Directions for this task
Search the material for the string "piece", then return every line where it is found.

-- START Supplied material --

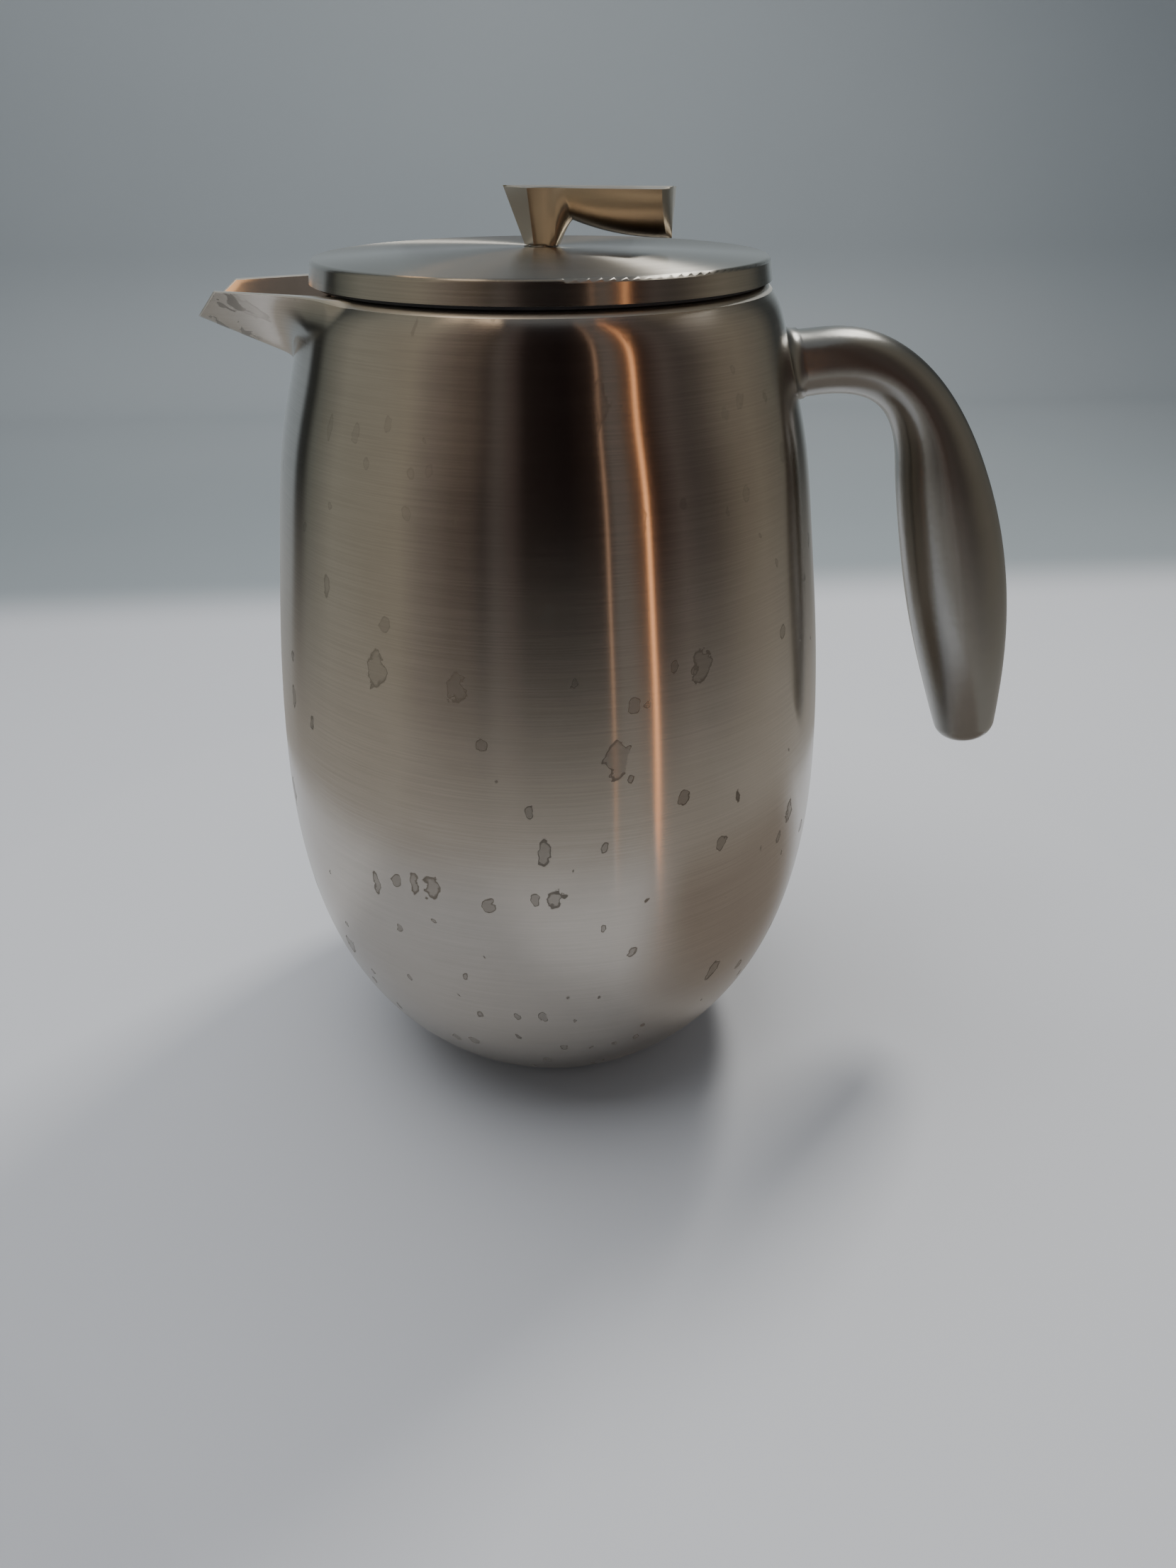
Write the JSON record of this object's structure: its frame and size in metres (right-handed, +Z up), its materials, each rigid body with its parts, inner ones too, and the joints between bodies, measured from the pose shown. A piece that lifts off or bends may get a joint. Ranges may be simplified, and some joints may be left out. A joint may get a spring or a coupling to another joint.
{
  "type": "french press",
  "caption": "Double-walled steel french press, egg shaped, with open V spout, one-root curved handle, flat lid and flag-shaped plunger knob.",
  "frame": {"origin": "on the pot's axis, at the middle of the face that it stands on", "axes": "+Z up along the pot's axis, spout towards -X, handle towards +X"},
  "size_m": [0.1822, 0.1284, 0.203],
  "materials": {
    "brushed_outer": "fine horizontal brushing, satin",
    "satin_handle": "satin, lightly brushed along its length",
    "polished_trough": "polished inside, satin outside",
    "lid_steel": "brushed in circles",
    "knob_steel": "cast and satin polished",
    "inner_steel": "drawn, satin",
    "rod_steel": "polished",
    "filter_steel": "stamped, satin",
    "mesh_steel": "fine woven mesh",
    "plug_plastic": "moulded, fine texture",
    "sleeve_plastic": "moulded, smooth",
    "seal_silicone": "matte silicone",
    "pad_silicone": "matte silicone"
  },
  "bodies": {
    "pot": {"outer_shell": "brushed_outer", "inner_liner": "inner_steel", "spout": "polished_trough", "handle_boss": "satin_handle", "handle": "satin_handle", "base_plate": "inner_steel", "base_pad": "pad_silicone"},
    "gasket": {"lid_gasket": "seal_silicone"},
    "lid": {"lid_cap": "lid_steel", "lid_insert": "plug_plastic", "lid_bush": "sleeve_plastic", "bush_washer": "filter_steel"},
    "seal": {"rod_seal": "seal_silicone"},
    "plunger": {"knob": "knob_steel", "plunger_rod": "rod_steel", "rod_collar": "rod_steel", "spiral_plate": "filter_steel", "filter_spring": "rod_steel", "mesh_filter": "mesh_steel", "cross_plate": "filter_steel", "filter_nut": "rod_steel"}
  },
  "joints": [
    {"name": "lid_lift", "type": "slide", "parent": "pot", "child": "gasket", "axis": [0, 0, 1], "range_m": [0, 0.2]},
    {"name": "lid_turn", "type": "hinge", "parent": "gasket", "child": "lid", "pos_m": [0, 0, 0.187], "axis": [0, 0, 1], "continuous": true},
    {"name": "plunger_turn", "type": "hinge", "parent": "lid", "child": "seal", "pos_m": [0, 0, 0.1793], "axis": [0, 0, 1], "continuous": true},
    {"name": "plunger_press", "type": "slide", "parent": "seal", "child": "plunger", "axis": [0, 0, 1], "range_m": [0, 0.124]}
  ]
}
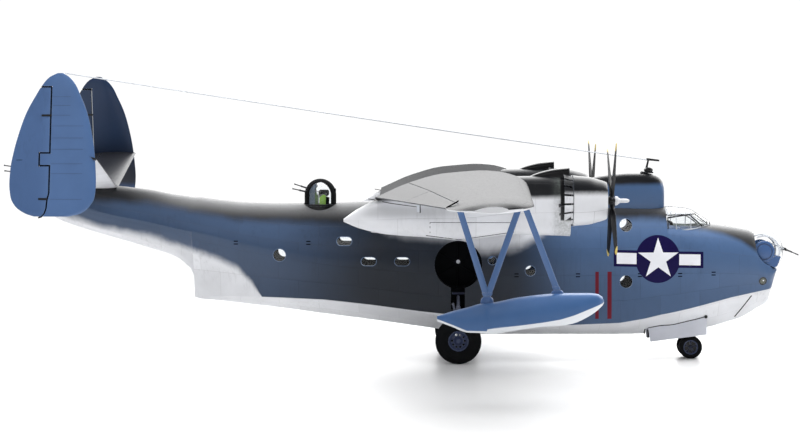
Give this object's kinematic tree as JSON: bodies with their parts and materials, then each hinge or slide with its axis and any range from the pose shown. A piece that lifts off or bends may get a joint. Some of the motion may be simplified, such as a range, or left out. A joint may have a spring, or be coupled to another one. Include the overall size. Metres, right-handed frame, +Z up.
{
  "type": "plastic display model of a gull-winged patrol flying boat",
  "caption": "Scale model of a gull-winged patrol flying boat on its wheels, with propellers, wing floats, gun turrets, a roof radome and outward-standing tail fins.",
  "frame": {"origin": "on the floor, below the middle of the overall box", "axes": "+X forward to the bow, +Y to port, +Z up"},
  "size_m": [0.3459, 0.4996, 0.1229],
  "materials": {
    "airframe_paint": "satin sea blue over white, with a darker blue-black top side",
    "white_paint": "satin white",
    "deck_paint": "satin blue-black",
    "black_paint": "satin black",
    "engine_metal_paint": "dark metallic paint",
    "interior_paint": "matt yellow-green",
    "gear_paint": "satin blue-grey",
    "tyre_paint": "matt black tyre, blue-grey hub",
    "clear_plastic": "polished clear plastic"
  },
  "bodies": {
    "airframe": {"hull_port": "airframe_paint", "hull_starboard": "airframe_paint", "inner_wing_port": "airframe_paint", "inner_wing_starboard": "airframe_paint", "outer_wing_port": "airframe_paint", "outer_wing_starboard": "airframe_paint", "flap_port": "airframe_paint", "flap_starboard": "airframe_paint", "aileron_port": "airframe_paint", "aileron_starboard": "airframe_paint", "nacelle_port": "airframe_paint", "nacelle_starboard": "airframe_paint", "cowl_port": "airframe_paint", "cowl_starboard": "airframe_paint", "cowl_flaps_port": "white_paint", "cowl_flaps_starboard": "white_paint", "engine_port": "engine_metal_paint", "engine_starboard": "engine_metal_paint", "float_port": "airframe_paint", "float_starboard": "airframe_paint", "float_front_struts_port": "airframe_paint", "float_front_struts_starboard": "airframe_paint", "float_rear_struts_port": "airframe_paint", "float_rear_struts_starboard": "airframe_paint", "tailplane_port": "airframe_paint", "tailplane_starboard": "airframe_paint", "elevator_port": "airframe_paint", "elevator_starboard": "airframe_paint", "fin_port": "airframe_paint", "fin_starboard": "airframe_paint", "rudder_port": "airframe_paint", "rudder_starboard": "airframe_paint", "radome": "airframe_paint", "aerial_mast": "deck_paint", "cockpit_canopy": "deck_paint", "cockpit_floor_and_seats": "interior_paint", "bow_turret_mount": "airframe_paint", "bow_turret_glass": "clear_plastic", "tail_turret_mount": "airframe_paint", "tail_turret_glass": "clear_plastic", "main_leg_port": "gear_paint", "main_leg_starboard": "gear_paint", "nose_leg": "gear_paint", "nose_door_port": "airframe_paint", "nose_door_starboard": "airframe_paint"},
    "propeller_port": {"propeller_port": "black_paint"},
    "propeller_starboard": {"propeller_starboard": "black_paint"},
    "main_wheel_port": {"main_wheel_port": "tyre_paint"},
    "main_wheel_starboard": {"main_wheel_starboard": "tyre_paint"},
    "nose_wheels": {"nose_wheels": "tyre_paint"},
    "dorsal_turret": {"dorsal_turret_base": "black_paint", "dorsal_turret_dome": "clear_plastic"}
  },
  "joints": [
    {"name": "propeller_port_spin", "type": "hinge", "parent": "airframe", "child": "propeller_port", "pos_m": [0.0877, 0.057, 0.0706], "axis": [1, 0, 0], "continuous": true},
    {"name": "propeller_starboard_spin", "type": "hinge", "parent": "airframe", "child": "propeller_starboard", "pos_m": [0.0877, -0.057, 0.0706], "axis": [1, 0, 0], "continuous": true},
    {"name": "main_wheel_port_roll", "type": "hinge", "parent": "airframe", "child": "main_wheel_port", "pos_m": [0.02535, 0.0262, 0.0098], "axis": [0, 1, 0], "continuous": true},
    {"name": "main_wheel_starboard_roll", "type": "hinge", "parent": "airframe", "child": "main_wheel_starboard", "pos_m": [0.02535, -0.0262, 0.0098], "axis": [0, 1, 0], "continuous": true},
    {"name": "nose_wheels_roll", "type": "hinge", "parent": "airframe", "child": "nose_wheels", "pos_m": [0.1263, 0, 0.005], "axis": [0, 1, 0], "continuous": true},
    {"name": "dorsal_turret_traverse", "type": "hinge", "parent": "airframe", "child": "dorsal_turret", "pos_m": [-0.0344, 0, 0.0608], "axis": [0, 0, 1], "continuous": true}
  ]
}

-- END Supplied material --

Task response
Write the JSON record of this object's structure: its frame and size in metres (right-handed, +Z up), its materials, each rigid body with its parts, inner ones too, and the joints between bodies, measured from the pose shown. A piece that lifts off or bends may get a joint. Ranges may be simplified, and some joints may be left out. A joint may get a spring or a coupling to another joint.
Give this object's kinematic tree as JSON: bodies with their parts and materials, then each hinge or slide with its axis and any range from the pose shown. A piece that lifts off or bends may get a joint. Some of the motion may be simplified, such as a range, or left out. A joint may have a spring, or be coupled to another one. Include the overall size. Metres, right-handed frame, +Z up.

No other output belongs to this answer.